Given instruction:
Take the data below and repeat it exactly.

Given entries:
┄┄┄┄┄┄┄┄┄┄┄┄┄┄┄┄┄┄┄┄

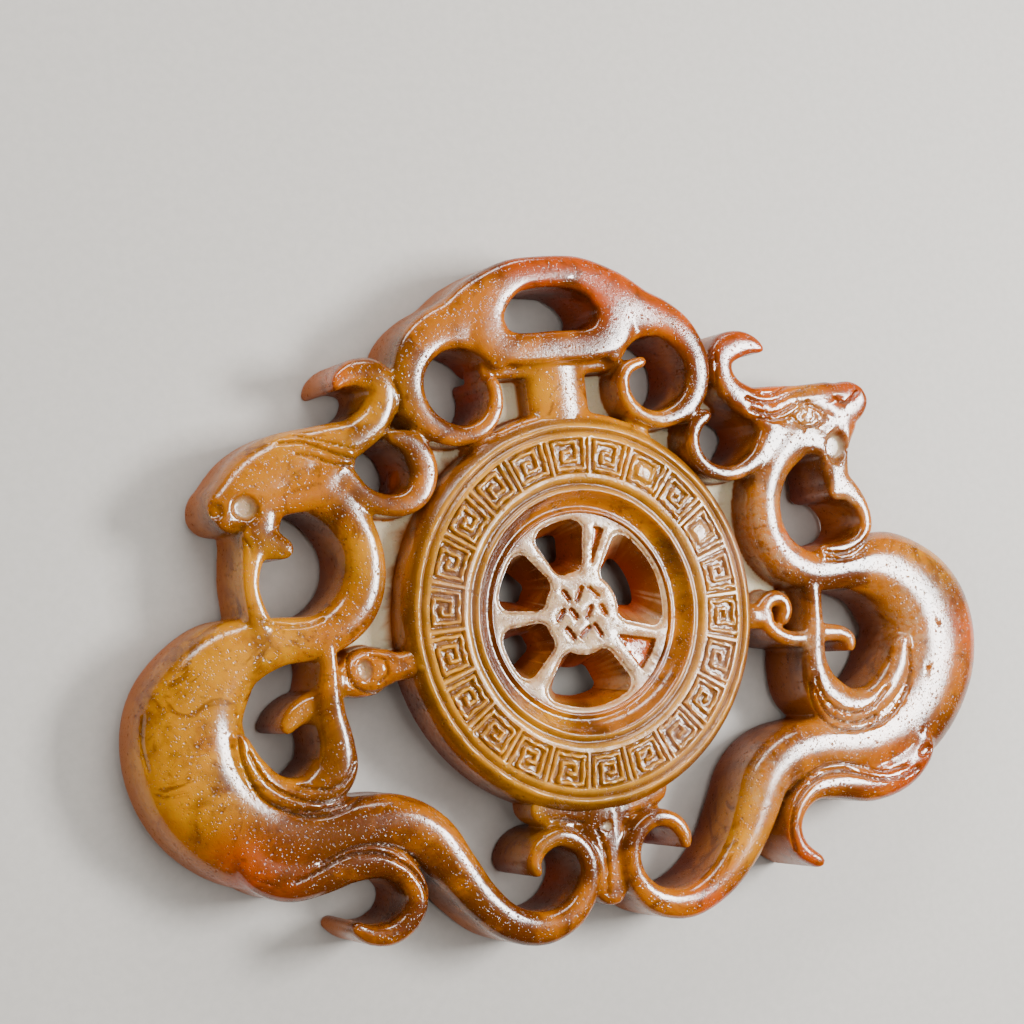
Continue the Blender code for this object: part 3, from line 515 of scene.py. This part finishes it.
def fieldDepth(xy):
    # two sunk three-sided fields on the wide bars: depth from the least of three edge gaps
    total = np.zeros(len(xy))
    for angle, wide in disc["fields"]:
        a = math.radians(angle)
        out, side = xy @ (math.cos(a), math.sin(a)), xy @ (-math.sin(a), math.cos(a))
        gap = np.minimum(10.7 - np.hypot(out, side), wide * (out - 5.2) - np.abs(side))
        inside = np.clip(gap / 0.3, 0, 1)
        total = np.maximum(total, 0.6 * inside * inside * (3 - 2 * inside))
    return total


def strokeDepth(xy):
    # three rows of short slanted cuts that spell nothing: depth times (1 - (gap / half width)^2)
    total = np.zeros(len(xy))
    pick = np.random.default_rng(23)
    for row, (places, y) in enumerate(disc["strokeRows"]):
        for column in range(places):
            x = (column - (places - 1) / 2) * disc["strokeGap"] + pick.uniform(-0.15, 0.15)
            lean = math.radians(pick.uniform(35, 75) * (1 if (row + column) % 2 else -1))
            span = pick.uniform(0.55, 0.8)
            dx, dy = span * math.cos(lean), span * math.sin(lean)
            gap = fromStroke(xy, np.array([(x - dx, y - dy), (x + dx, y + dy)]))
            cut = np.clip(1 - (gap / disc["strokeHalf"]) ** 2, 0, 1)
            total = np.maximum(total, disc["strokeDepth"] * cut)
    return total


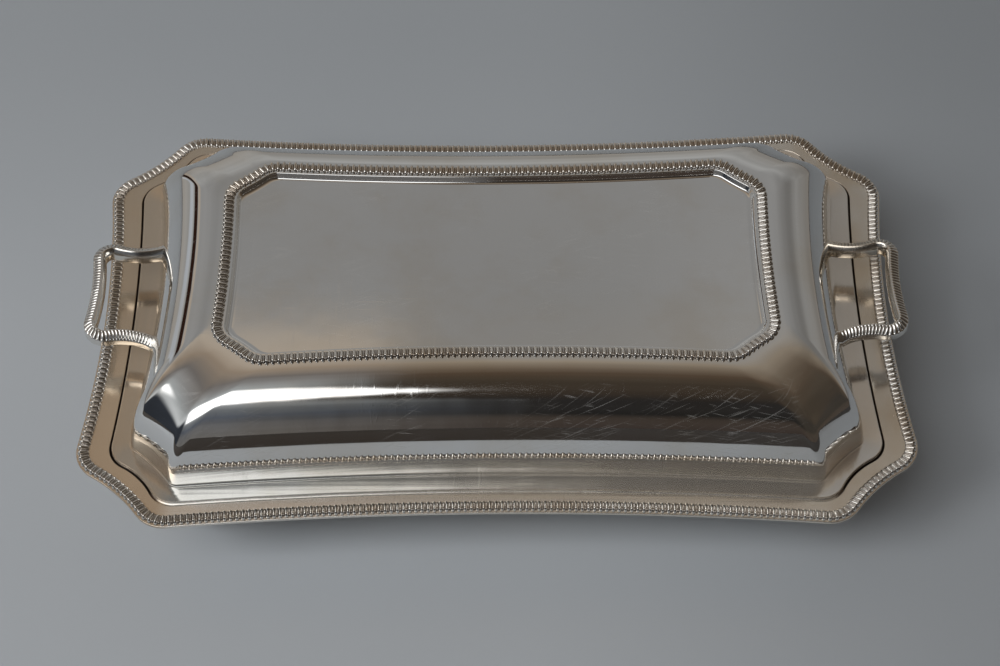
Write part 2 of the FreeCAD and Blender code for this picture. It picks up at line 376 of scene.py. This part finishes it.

┄┄┄┄┄┄┄┄┄┄┄┄┄┄┄┄┄┄┄┄

Full answer:
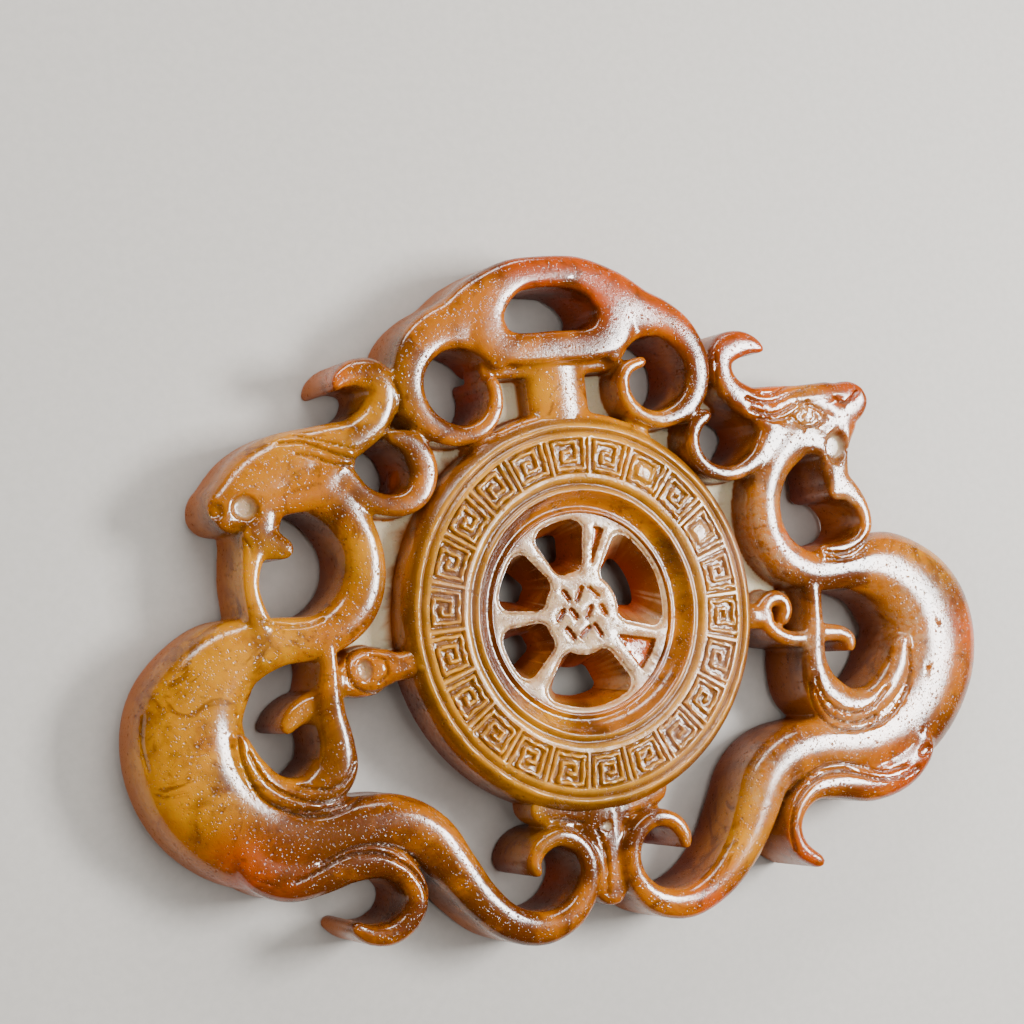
Continue the Blender code for this object: part 3, from line 515 of scene.py. This part finishes it.
def fieldDepth(xy):
    # two sunk three-sided fields on the wide bars: depth from the least of three edge gaps
    total = np.zeros(len(xy))
    for angle, wide in disc["fields"]:
        a = math.radians(angle)
        out, side = xy @ (math.cos(a), math.sin(a)), xy @ (-math.sin(a), math.cos(a))
        gap = np.minimum(10.7 - np.hypot(out, side), wide * (out - 5.2) - np.abs(side))
        inside = np.clip(gap / 0.3, 0, 1)
        total = np.maximum(total, 0.6 * inside * inside * (3 - 2 * inside))
    return total


def strokeDepth(xy):
    # three rows of short slanted cuts that spell nothing: depth times (1 - (gap / half width)^2)
    total = np.zeros(len(xy))
    pick = np.random.default_rng(23)
    for row, (places, y) in enumerate(disc["strokeRows"]):
        for column in range(places):
            x = (column - (places - 1) / 2) * disc["strokeGap"] + pick.uniform(-0.15, 0.15)
            lean = math.radians(pick.uniform(35, 75) * (1 if (row + column) % 2 else -1))
            span = pick.uniform(0.55, 0.8)
            dx, dy = span * math.cos(lean), span * math.sin(lean)
            gap = fromStroke(xy, np.array([(x - dx, y - dy), (x + dx, y + dy)]))
            cut = np.clip(1 - (gap / disc["strokeHalf"]) ** 2, 0, 1)
            total = np.maximum(total, disc["strokeDepth"] * cut)
    return total


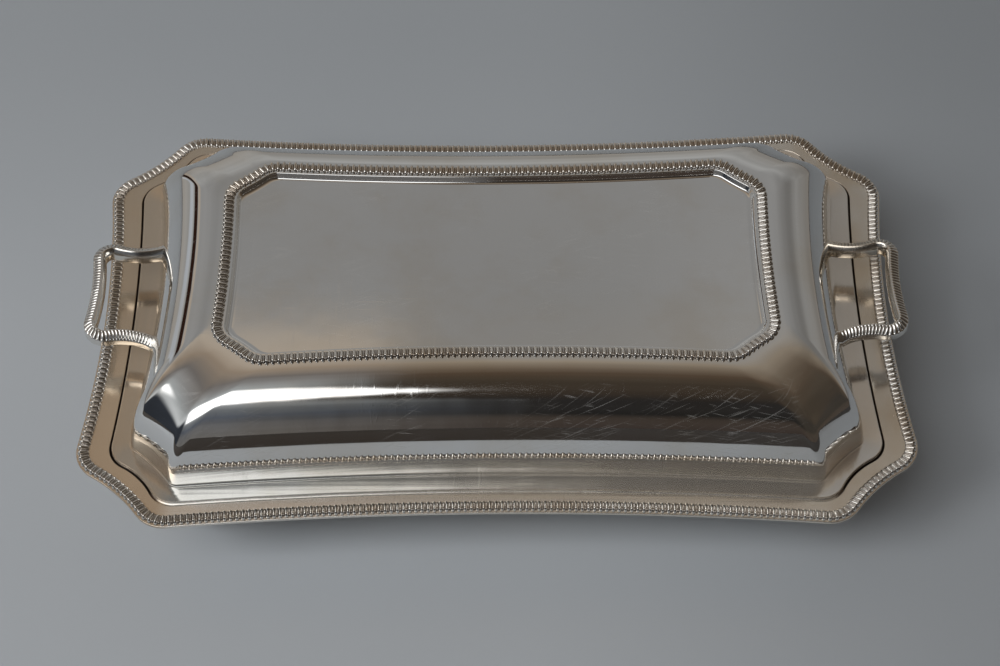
Write part 2 of the FreeCAD and Blender code for this picture. It picks up at line 376 of scene.py. This part finishes it.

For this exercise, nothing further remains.